Skip to content ↓


What are the aims of the course?
This course is suitable for students who have a keen interest in computers and who want to know more about how they work. It aims to encourage computational thinking and problem solving skills through the use of computer programming.

AS Modules
Unit 1: Problem Solving, Programming, Data Representation and Practical Exercise
60% of the total AS marks / 30% of the total A-level marks

This is assessed by means of a 2 hour on-screen examination. You will be required to answer questions and write computer code based on a skeleton program you will receive about 1 month prior to the exam.

This module covers:

  • Fundamentals of Problem Solving
  • Fundamentals of Programming
  • Fundamentals of Data Representation
  • Systems Development Life Cycle

Unit 2: Computer Components, The Stored Program Concept and The Internet
40% of the total AS marks / 20% of the total A-level marks

This is assessed by means of a 1 hour short-answer written examination.

This module covers:

  • Fundamentals of Computer Systems
  • Fundamental Hardware Elements of Computers
  • Machine Level Architecture
  • Hardware Devices
  • The Structure of the Internet
  • Web page design
  • Consequences of Uses of Computing

A2 Modules
Unit 3: Problem Solving, Programming, Operating Systems, Databases and Networking
60% of the total A2 marks / 30% of the total A-level marks

This is assessed by means of a 2½ hour short and extended answer written examination

This module covers:

  • Problem Solving
  • Programming Concepts
  • Real Numbers
  • Operating Systems
  • Databases
  • Communication and Networking
  • Networks

Unit 4 : The Computing Practical Project
40% of the total A2 marks / 20% of the total A-level marks

This module is internally assessed and externally moderated.

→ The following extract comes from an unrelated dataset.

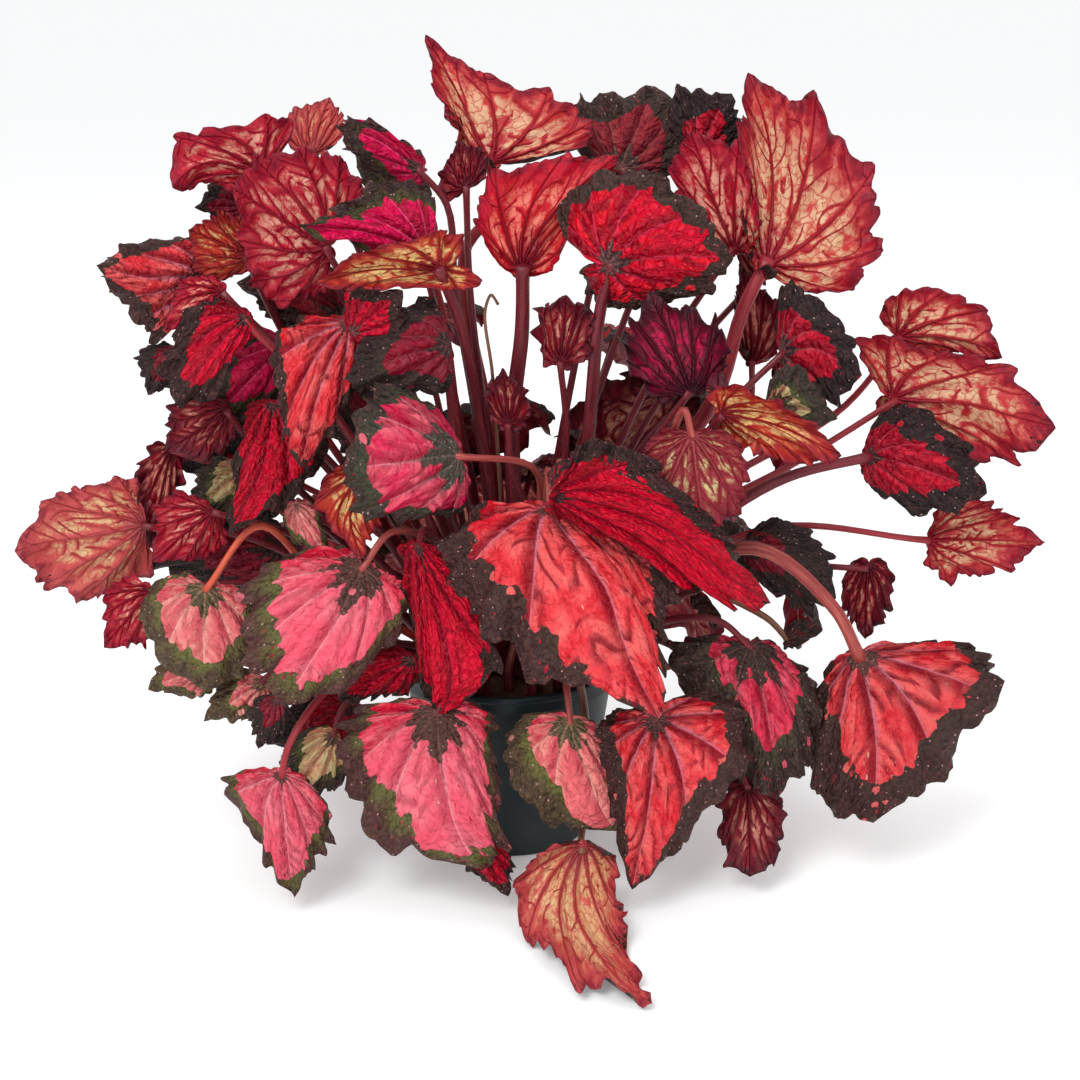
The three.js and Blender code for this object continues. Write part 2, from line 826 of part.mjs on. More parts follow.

Candidates will be required to document the stages of a programmed solution to a real problem associated with a user whose realistic needs should be taken into account when specifying, designing and implementing the solution.

This module covers:

  • Systems Development, incorporating Analysis, Design, Implementation, Testing, Training, Maintenance and Evaluation

Are there any specific entry requirements?
To study COMPUTING you need have no formal qualification in the subject, but due to the high proportion of computational thinking, this course is better suited to those students with a strong mathematical/scientific background.

Why is it a useful qualification?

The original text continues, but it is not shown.